Design/methodology/approach
Using a mixed-methods approach that combines qualitative and quantitative methods, this research provides valuable insights into the challenges faced by INGOs in conflict zones. After collecting data from the field, including interviews with key stakeholders and on-the-ground observations, the data analysis uses software tools such as Text Analysis Markup System analyzer and Macbeth. By adhering to ethical principles and incorporating a reflexive analysis, the study sheds light on the multidimensional nature of successful humanitarian deployments.
Findings
The primary risk in all armed conflict zones, including the DRC and CAR, is insecurity. However, to achieve a successful humanitarian deployment in such contexts, a multidimensional approach is required. This involves first securing the acceptance of local communities and conflict parties, which can be achieved through a deep understanding of both political and customary structures, with a focus on respecting key engagement leaders.

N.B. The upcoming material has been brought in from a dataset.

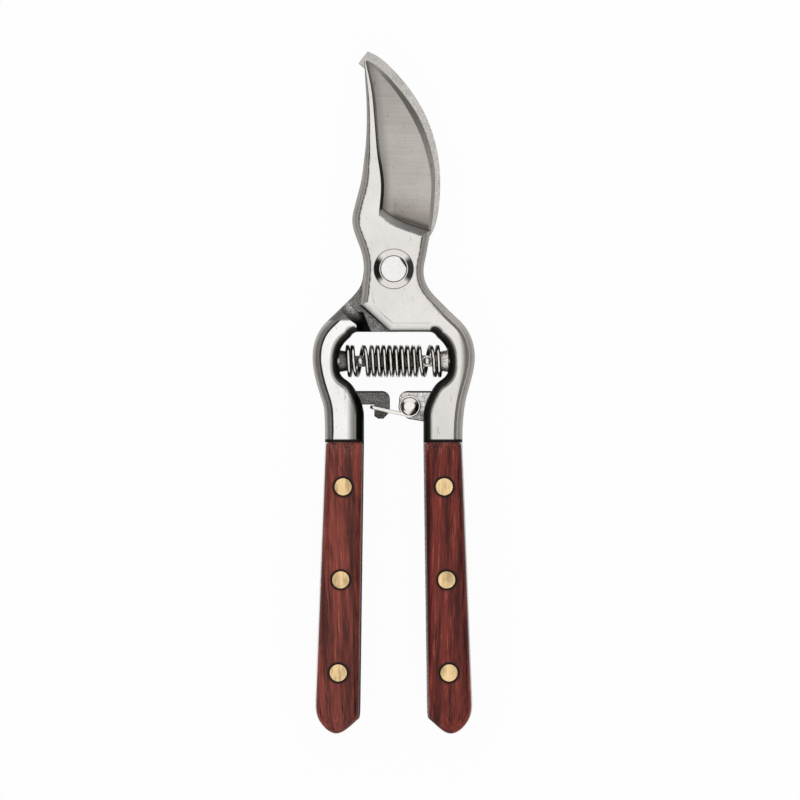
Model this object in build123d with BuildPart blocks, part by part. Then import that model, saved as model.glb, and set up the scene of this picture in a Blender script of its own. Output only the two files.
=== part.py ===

Sustainability also plays a crucial role, and NGOs must maintain a secure stock of energy and provide greater initiative for on-the-ground managers to meet the expressed needs of beneficiary populations and involve them from the planning stage onwards. Finally, effective communication, cooperation and collaboration with United Nations Office for the Coordination of Humanitarian Affairs are essential to overcome procurement, technical and security risks, particularly during the initial deployment phases.
Originality/value
This study provides an illustration of the uncommon practice of conducting collaborative research in humanitarian settings amidst two neighboring areas of armed conflict. The authors identified 268 common risk factors across eight categories during five deployment phases. To analyze these risks based on criticality and NGO responsiveness, the authors used a multicriteria method. This approach allowed the authors to validate unanimous judgments, resulting in valuable insights and concrete recommendations.